My favorite part of yesterday's blog (which I did not read on the government's time) was the lively discussion about whether the bikini was yellow ("itsy bitsy teeny weeny yellow polka dot bikini") or the polka dots were yellow. I assumed the former. From the blog, I learned this was "an issue of "adjectival scope," i.e., the adjective "yellow" can have scope over "polka dot," together making an adjective phrase that modifies bikini (that's the one with the yellow dots), or it can have scope over "polka dot bikini"(the suit is yellow, with any color dots. maybe even a different shade of yellow dots!)." Cool. Unfortunately, it's an argument for more commas, which I loathe.
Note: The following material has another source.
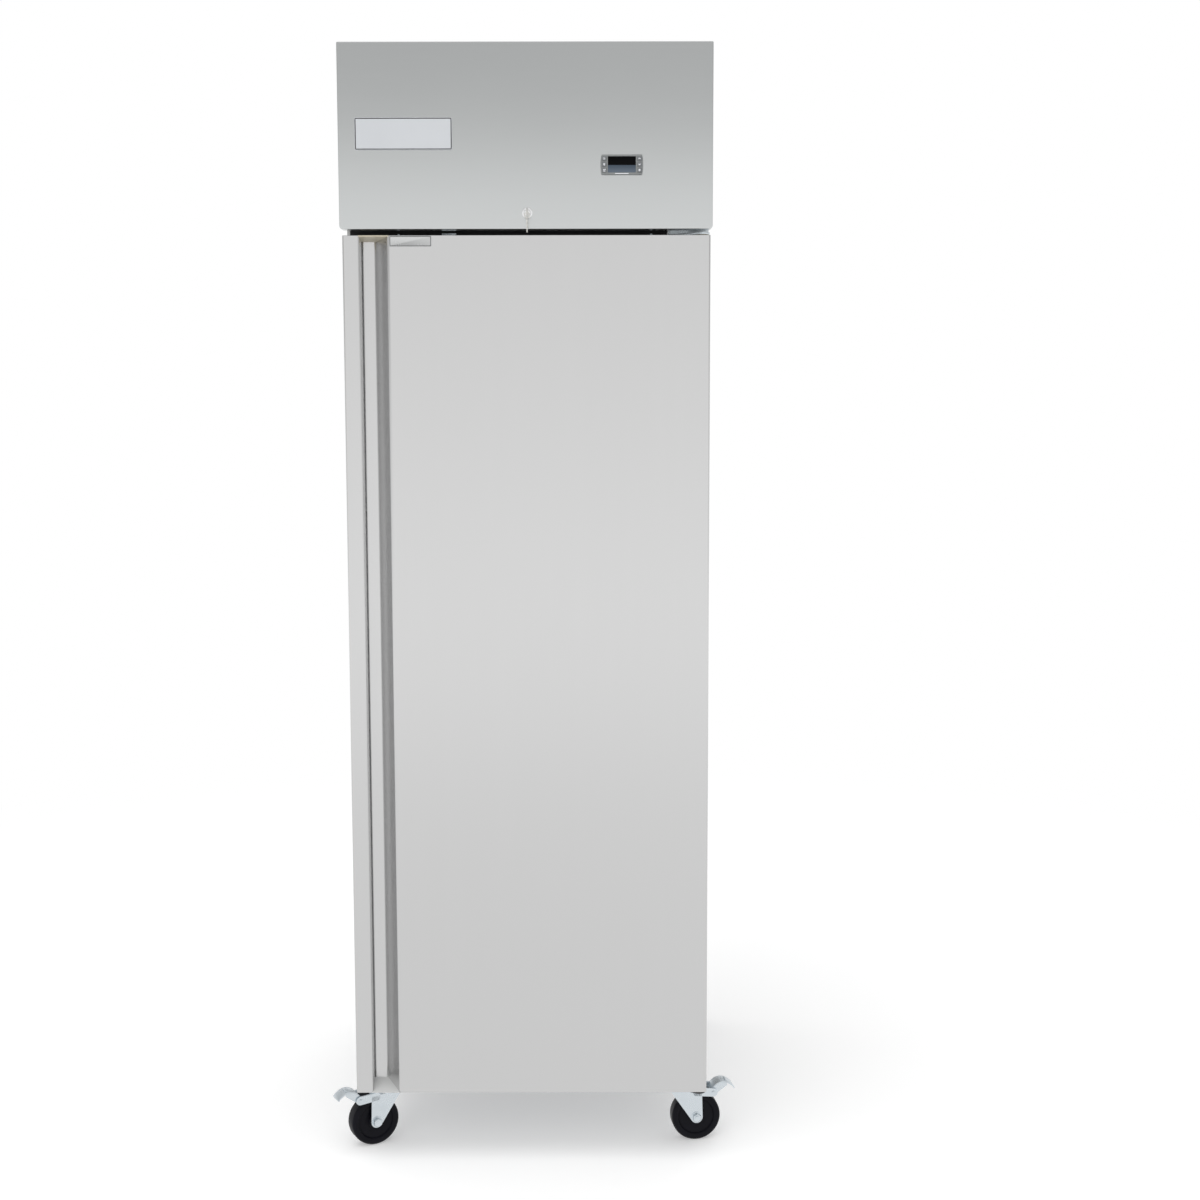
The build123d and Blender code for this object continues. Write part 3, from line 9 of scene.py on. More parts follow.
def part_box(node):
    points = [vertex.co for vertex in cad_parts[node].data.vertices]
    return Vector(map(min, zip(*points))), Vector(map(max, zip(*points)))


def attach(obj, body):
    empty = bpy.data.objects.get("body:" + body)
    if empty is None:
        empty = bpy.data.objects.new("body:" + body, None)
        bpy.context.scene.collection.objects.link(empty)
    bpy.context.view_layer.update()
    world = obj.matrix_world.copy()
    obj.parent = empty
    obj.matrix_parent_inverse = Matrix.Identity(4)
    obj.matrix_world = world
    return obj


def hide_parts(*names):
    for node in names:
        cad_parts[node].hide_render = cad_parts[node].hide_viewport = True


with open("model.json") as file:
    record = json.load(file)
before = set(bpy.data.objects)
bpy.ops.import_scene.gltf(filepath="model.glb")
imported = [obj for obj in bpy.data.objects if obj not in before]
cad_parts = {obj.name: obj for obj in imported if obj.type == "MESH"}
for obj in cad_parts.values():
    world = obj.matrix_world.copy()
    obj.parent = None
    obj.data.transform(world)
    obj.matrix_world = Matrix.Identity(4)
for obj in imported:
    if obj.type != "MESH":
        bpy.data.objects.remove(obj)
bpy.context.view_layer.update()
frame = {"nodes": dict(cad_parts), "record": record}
print("stage: frame loaded")


class Signal:
    # a socket that takes part in Python expressions
    def __init__(self, graph, socket):
        self.graph = graph
        self.socket = socket

    def maths(self, operation, other, reflected=False):
        values = (other, self) if reflected else (self, other)
        return self.graph.node("Math", {"operation": operation}, dict(enumerate(values)))

    def above(self, edge, soft=0.02):
        return self.graph.smoothStep(self, edge - soft, edge + soft)


def operatorFor(operation, reflected):
    return lambda self, other: self.maths(operation, other, reflected)


signs = {"add": "ADD", "sub": "SUBTRACT", "mul": "MULTIPLY", "truediv": "DIVIDE"}
for sign, operation in signs.items():
    setattr(Signal, f"__{sign}__", operatorFor(operation, False))
    setattr(Signal, f"__r{sign}__", operatorFor(operation, True))


def shade(value, colour=(1.0, 1.0, 1.0)):
    # a colour made darker or lighter, or a plain grey
    return tuple(value * part for part in colour)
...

I just learned of entrenched sexism in a group of employees at work. I had no clue. They blow off their (female) administrative staff, and joke about having to take the women seriously or they'll make work life miserable, etc. And yet today's young women are reluctant to call themselves feminists. I just don't get that. First, we should all stick up for any underdogs. Isn't that part of being a decent human? Isn't that what Jesus wanted, if anyone is truly interested in living his/her life following Jesus' principles? Second, do we just have amnesia or are we flat out stupid? (My mom's favorite Gore Vidal phrase is the United States of Amnesia.) I'm figuring out what I can do. I wasn't directly told, so my options are limited and probably useless, but I can't do nothing.
(On the 'what would jesus do' subject, I stole an idea from my brilliant friend and Don Quixote scholar, Kathleen, and had bracelets made for us with this engraving: "WWDQD." I love it.)